Как эти кудряшки потешно

На тощей головке висят!

С утра он все пишет да пишет,

В неведомый труд погружен.

Она еле ходит, чуть дышит,

Лишь только бы здравствовал он.

А скрипнет под ней половица,

Он брови взметнет, — и тотчас

Готова она провалиться

От взгляда пронзительных глаз.

Так кто же ты, гений вселенной?

Подумай: ни Гете, ни Дант

Не знали любви столь смиренной,

Столь трепетной веры в талант.

О чем ты скребешь на бумаге?

Зачем ты так вечно сердит?

Что ищешь, копаясь во мраке

Своих неудач и обид?

Но коль ты хлопочешь на деле

О благе, о счастье людей,

Как мог ты не видеть доселе

Сокровища жизни своей?

Это — хотя бы отчасти о себе сказано и о Екатерине Васильевне.
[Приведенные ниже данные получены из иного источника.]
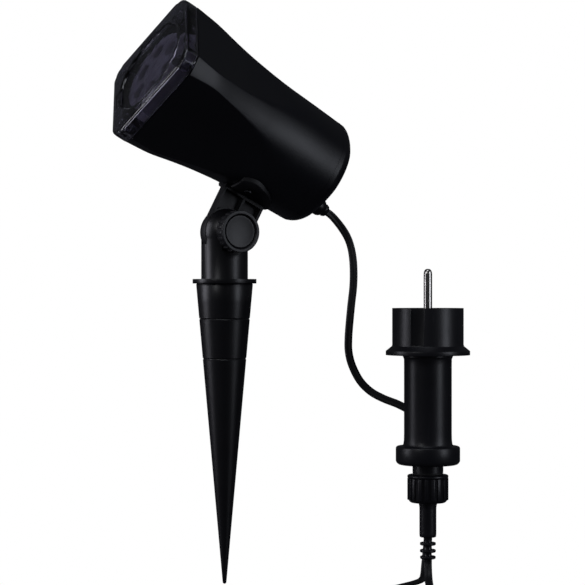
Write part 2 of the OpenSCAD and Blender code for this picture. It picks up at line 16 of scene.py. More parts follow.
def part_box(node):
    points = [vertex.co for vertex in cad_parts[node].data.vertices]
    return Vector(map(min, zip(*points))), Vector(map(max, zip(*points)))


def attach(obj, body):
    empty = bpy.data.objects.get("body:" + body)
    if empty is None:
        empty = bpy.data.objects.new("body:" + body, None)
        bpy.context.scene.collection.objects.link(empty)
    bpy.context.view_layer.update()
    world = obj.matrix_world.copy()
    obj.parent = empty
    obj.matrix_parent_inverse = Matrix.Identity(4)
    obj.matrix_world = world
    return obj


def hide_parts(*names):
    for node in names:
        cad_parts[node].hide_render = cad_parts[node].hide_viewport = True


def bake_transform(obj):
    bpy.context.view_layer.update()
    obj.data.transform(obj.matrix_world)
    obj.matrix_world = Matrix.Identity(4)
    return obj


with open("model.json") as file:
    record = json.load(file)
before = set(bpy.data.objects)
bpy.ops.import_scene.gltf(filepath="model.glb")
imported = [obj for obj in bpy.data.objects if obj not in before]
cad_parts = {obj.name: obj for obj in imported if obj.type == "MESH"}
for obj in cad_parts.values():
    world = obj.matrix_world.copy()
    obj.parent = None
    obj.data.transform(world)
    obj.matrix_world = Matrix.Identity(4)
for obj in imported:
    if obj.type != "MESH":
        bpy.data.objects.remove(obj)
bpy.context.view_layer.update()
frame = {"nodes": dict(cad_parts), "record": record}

nodes = frame["nodes"]

# %% [markdown]
# ## Camera
# The product is seen from its left front, level with the middle of its height, through a long
# lens about a metre away. A long lens keeps the round stem and the plug upright and undistorted.

# %% Camera
VIEW_TURN = math.radians(-29)
sight_back = Vector((math.sin(VIEW_TURN), -math.cos(VIEW_TURN), 0))
sight_right = Vector((math.cos(VIEW_TURN), math.sin(VIEW_TURN), 0))
aim = sight_right * 0.03535 + Vector((0, 0, -0.0047))
camera_data = bpy.data.cameras.new("camera")
camera_data.lens = 118.3
camera_data.sensor_width = 36
camera_data.clip_start = 0.02
camera_data.clip_end = 60
camera = bpy.data.objects.new("camera", camera_data)
bpy.context.scene.collection.objects.link(camera)
camera.location = aim + sight_back
camera.rotation_euler = (math.radians(90), 0, VIEW_TURN)
bpy.context.scene.camera = camera
print("camera at", [round(v, 3) for v in camera.location])

# %% [markdown]
# ## Cord
# The cord is a flat twin lead 4.2 mm wide, with a groove along each face where its two cores meet.
# Its middle line repeats the route of the engineering model, in metres: out of the gland, down
# behind the plug, along the floor to a tied coil, and back to the plug. A smooth curve is drawn
# through the route, and the section is swept along it, because a plain round bevel would lose the
# flat shape and the groove.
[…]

Другие тоже чуяли неладное. Давид Самойлов писал о За­бо­лоц­ком: «И то, что он мучает близких, / А нежность дарует стихам…» (Потом поменял на: «Что это сокрыто от близких / И редко открыто стихам…» — чуть ли не специально для сборника воспоминаний о За­бо­лоц­ком, потому что внутренняя цензура — семья — этих строк никогда бы не пропустила. Наталья Роскина, о которой речь дальше, так прокомментировала первый вариант: «Ужасная чепуха, что поэт может что-то даровать стихам… Банально напоминать, что именно в стихах личность поэта предстает в том виде, который мы обязаны считать истинным. Прочее — не то, что ложно или несущественно — просто есть прочее…».)